Exercise
Look for the string "behind" in the lines and copy each line that has it.

Listed entries
********
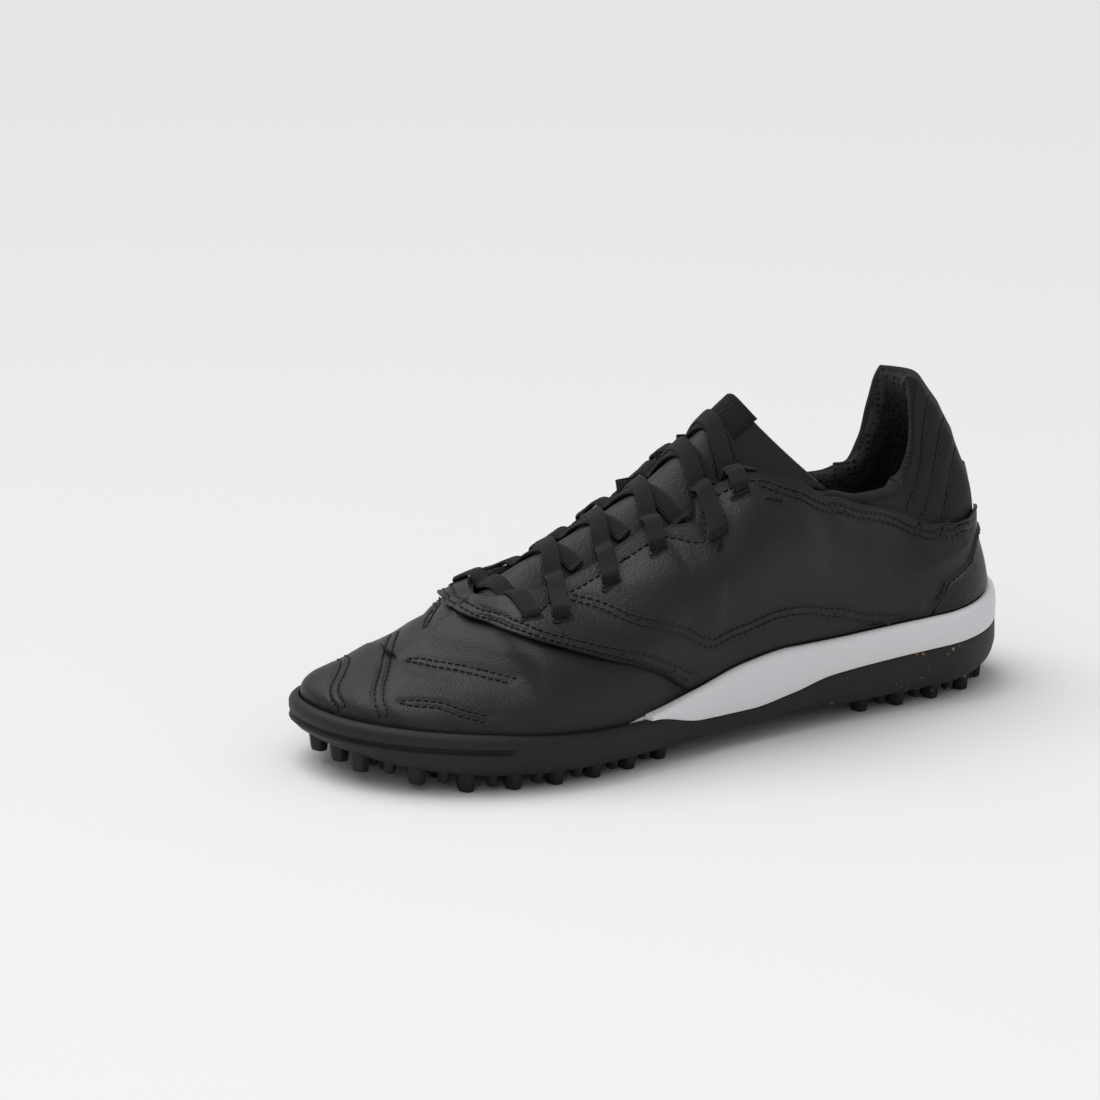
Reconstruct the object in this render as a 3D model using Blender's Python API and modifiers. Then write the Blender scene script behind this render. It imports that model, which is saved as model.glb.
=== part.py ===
"""Turf shoe, left foot, for a junior player: a leather-look upper on a two-part studded sole.

Metres, +Z up. The toe points to -X, the outer (lateral) side to -Y, and the floor is z = 0.
A share runs along the shoe from the back of the heel, 0, to the tip of the toe, 1.
"""

import math

import bmesh
import bpy
import numpy as np
from mathutils import Matrix, Vector

# Driving sizes of the shoe
LENGTH = 0.228
BALL_WIDTH = 0.088
SOLE_HEIGHT = 0.030
INSTEP_HEIGHT = 0.0775
COLLAR_HEIGHT = 0.096

# Walls, layers and clearances
WALL = 0.0020
COLLAR_PADDING = 0.0065
OVERLAY = 0.0010
GAP = 0.0003
OVERLAY_GAP = 0.0007
RIM_WIDTH = 0.0030
INSOLE_THICKNESS = 0.0032
TONGUE_THICKNESS = 0.0036

# The groove round the front of the outsole's side, and the bead above it
GROOVE_DEPTH = 0.0010
GROOVE_HEIGHT = 0.0009
BEAD_HEIGHT = 0.0044
GROOVE_START = 0.815

# Lace and eyelets
LACE_WIDTH = 0.0052
LACE_THICKNESS = 0.0012
LACE_LIFT = 0.0008
LACE_STEPS = 7
# A lace is stiff enough to bridge what lies this far before and behind each point
LACE_REACH = (-0.0030, 0.0, 0.0030)
LACE_START = 0.032
SLOT_LENGTH = 0.0062
SLOT_WIDTH = 0.0018
SLOT_DEPTH = 0.0120

STEPS = 28
ROWS = 9

# The throat ends in a half round at this share
THROAT_BASE = 0.778
THROAT_END = 0.035
# The edge of the eyestay steps back over these shares
NOTCH = [0.493, 0.513, 0.535, 0.556]


def table(names, rows):
    """Columns by name, each a numpy array, from rows chosen by hand."""
    values = np.array(rows, float)
    return {name: values[:, i] for i, name in enumerate(names.split())}


# Sole sections. half and centre are shares of BALL_WIDTH / 2, heights are shares of SOLE_HEIGHT.
# base: underside; plate: floor of the outsole's cup; side: top of the outsole's side;
# bed: floor of the midsole's cup; cuff: top of the midsole's side.
SOLE = table(
    "share half centre base plate side bed cuff",
    [
        (0.00, 0.680, 0.05, 0.30, 0.40, 0.63, 0.66, 0.97),
        (0.06, 0.710, 0.05, 0.20, 0.31, 0.59, 0.62, 0.91),
        (0.15, 0.745, 0.05, 0.16, 0.27, 0.57, 0.60, 0.88),
        (0.25, 0.750, 0.03, 0.16, 0.27, 0.55, 0.58, 0.87),
        (0.33, 0.735, 0.00, 0.17, 0.27, 0.51, 0.55, 0.86),
        (0.39, 0.725, -0.02, 0.18, 0.27, 0.41, 0.52, 0.86),
        (0.46, 0.740, -0.03, 0.17, 0.26, 0.34, 0.50, 0.80),
        (0.54, 0.800, -0.03, 0.16, 0.24, 0.36, 0.50, 0.66),
        (0.62, 0.880, -0.03, 0.15, 0.22, 0.49, 0.52, 0.55),
        (0.69, 0.945, -0.02, 0.15, 0.22, 0.50, 0.42, 0.50),
        (0.77, 0.990, 0.01, 0.15, 0.22, 0.53, 0.38, 0.53),
        (0.85, 1.010, 0.06, 0.17, 0.24, 0.58, 0.39, 0.58),
        (0.92, 1.030, 0.12, 0.22, 0.29, 0.62, 0.43, 0.62),
        (1.00, 1.060, 0.22, 0.32, 0.39, 0.66, 0.50, 0.66),
    ],
)
HEEL_ROUND, HEEL_POWER = 0.150, 2.15
TOE_ROUND, TOE_POWER = 0.330, 2.25
# The midsole's side runs out to nothing here, and its hidden part goes on inside the outsole's cup
MIDSOLE_TIP = 0.625
TIP_STEP = 0.0012

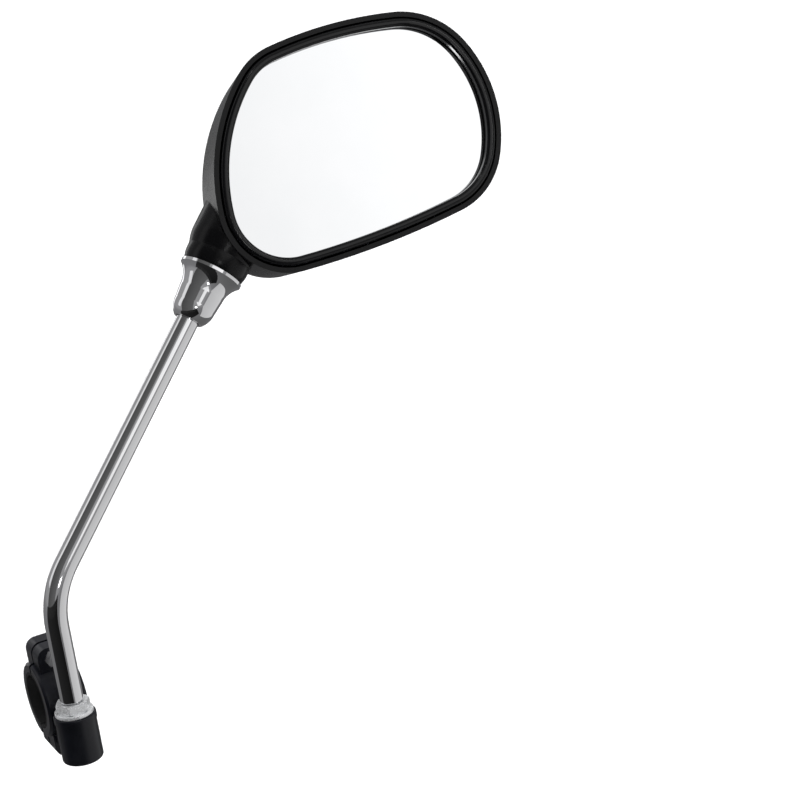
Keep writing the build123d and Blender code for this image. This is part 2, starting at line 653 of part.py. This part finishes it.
********
Right answer
Reconstruct the object in this render as a 3D model using Blender's Python API and modifiers. Then write the Blender scene script behind this render. It imports that model, which is saved as model.glb.
# A lace is stiff enough to bridge what lies this far before and behind each point